• [INSTRUCTIONS TO FOLLOW] Every line of the material that follows must be printed again exactly.
:::::
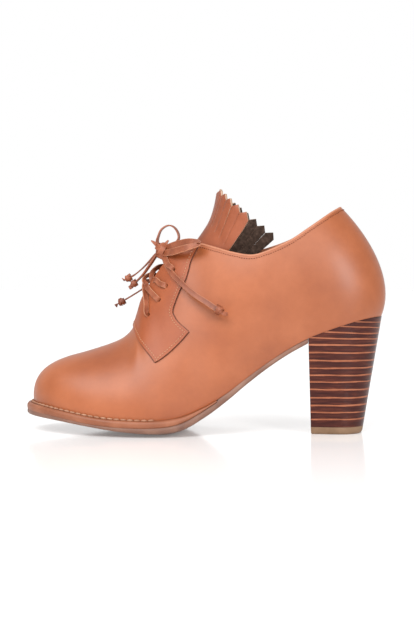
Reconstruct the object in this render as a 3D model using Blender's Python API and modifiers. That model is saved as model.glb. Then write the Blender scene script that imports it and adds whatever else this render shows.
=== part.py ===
# Heeled lace-up oxford shoe, left foot, standing empty on heel and forefoot.
# Sizes are in millimetres and are scaled to metres when meshes are made.
# The toe points to -X, the outer side of the foot is -Y, up is +Z.
# The origin is the middle of the heel's ground face.
import math

import bpy
import bmesh
from mathutils import Matrix, Vector

for old in list(bpy.data.objects):
    bpy.data.objects.remove(old, do_unlink=True)

MM = 0.001
WALL = 1.8
GAP = 0.3
OVERLAY = 1.2
TOE_SHIFT = 4.0
HEEL_HALF_WIDTH = 15.5
HEEL_FOOT_FRONT = -16.6
HEEL_FOOT_BACK = 16.6
TOP_LIFT = 4.7
INSOLE_THICK = 2.4
INSOLE_INSET = 2.5
TONGUE_THICK = 1.7
EYELET_RADIUS = 1.7
LACE_WIDTH = 3.4
LACE_THICK = 1.25
LACE_TUBE = 1.1
BEAD_WIDTH = 4.8
KNOT_WIDTH = 7.4
KNOT_HEIGHT = 8.2
STEPS = 2
ROWS_UP = 11
FACING_COLUMNS = 13

SHOE = bpy.data.collections.new("heeled_oxford")
TOOLS = bpy.data.collections.new("cutting_tools")
bpy.context.scene.collection.children.link(SHOE)
bpy.context.scene.collection.children.link(TOOLS)

# One row for each rib of the last, from the toe tip round to the heel back.
# x, outer y, inner y, z of the foot of the rib, where upper meets sole.
# x, half width, z of the top of the rib, and how much higher the inner side is.
# side push and rise of the lower handle, side push and drop of the upper one,
# and the plan angle of the upper handle, 0 towards the toe and 180 to the heel.
RIB_NAMES = ("fx", "outer", "inner", "fz", "tx", "half", "tz", "lift",
             "push", "rise", "shoulder", "drop", "turn")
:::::
• [SOLUTION TO THE PROBLEM]
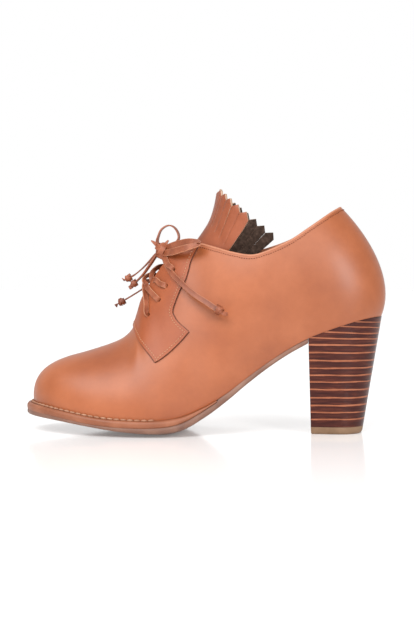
Reconstruct the object in this render as a 3D model using Blender's Python API and modifiers. That model is saved as model.glb. Then write the Blender scene script that imports it and adds whatever else this render shows.
=== part.py ===
# Heeled lace-up oxford shoe, left foot, standing empty on heel and forefoot.
# Sizes are in millimetres and are scaled to metres when meshes are made.
# The toe points to -X, the outer side of the foot is -Y, up is +Z.
# The origin is the middle of the heel's ground face.
import math

import bpy
import bmesh
from mathutils import Matrix, Vector

for old in list(bpy.data.objects):
    bpy.data.objects.remove(old, do_unlink=True)

MM = 0.001
WALL = 1.8
GAP = 0.3
OVERLAY = 1.2
TOE_SHIFT = 4.0
HEEL_HALF_WIDTH = 15.5
HEEL_FOOT_FRONT = -16.6
HEEL_FOOT_BACK = 16.6
TOP_LIFT = 4.7
INSOLE_THICK = 2.4
INSOLE_INSET = 2.5
TONGUE_THICK = 1.7
EYELET_RADIUS = 1.7
LACE_WIDTH = 3.4
LACE_THICK = 1.25
LACE_TUBE = 1.1
BEAD_WIDTH = 4.8
KNOT_WIDTH = 7.4
KNOT_HEIGHT = 8.2
STEPS = 2
ROWS_UP = 11
FACING_COLUMNS = 13

SHOE = bpy.data.collections.new("heeled_oxford")
TOOLS = bpy.data.collections.new("cutting_tools")
bpy.context.scene.collection.children.link(SHOE)
bpy.context.scene.collection.children.link(TOOLS)

# One row for each rib of the last, from the toe tip round to the heel back.
# x, outer y, inner y, z of the foot of the rib, where upper meets sole.
# x, half width, z of the top of the rib, and how much higher the inner side is.
# side push and rise of the lower handle, side push and drop of the upper one,
# and the plan angle of the upper handle, 0 towards the toe and 180 to the heel.
RIB_NAMES = ("fx", "outer", "inner", "fz", "tx", "half", "tz", "lift",
             "push", "rise", "shoulder", "drop", "turn")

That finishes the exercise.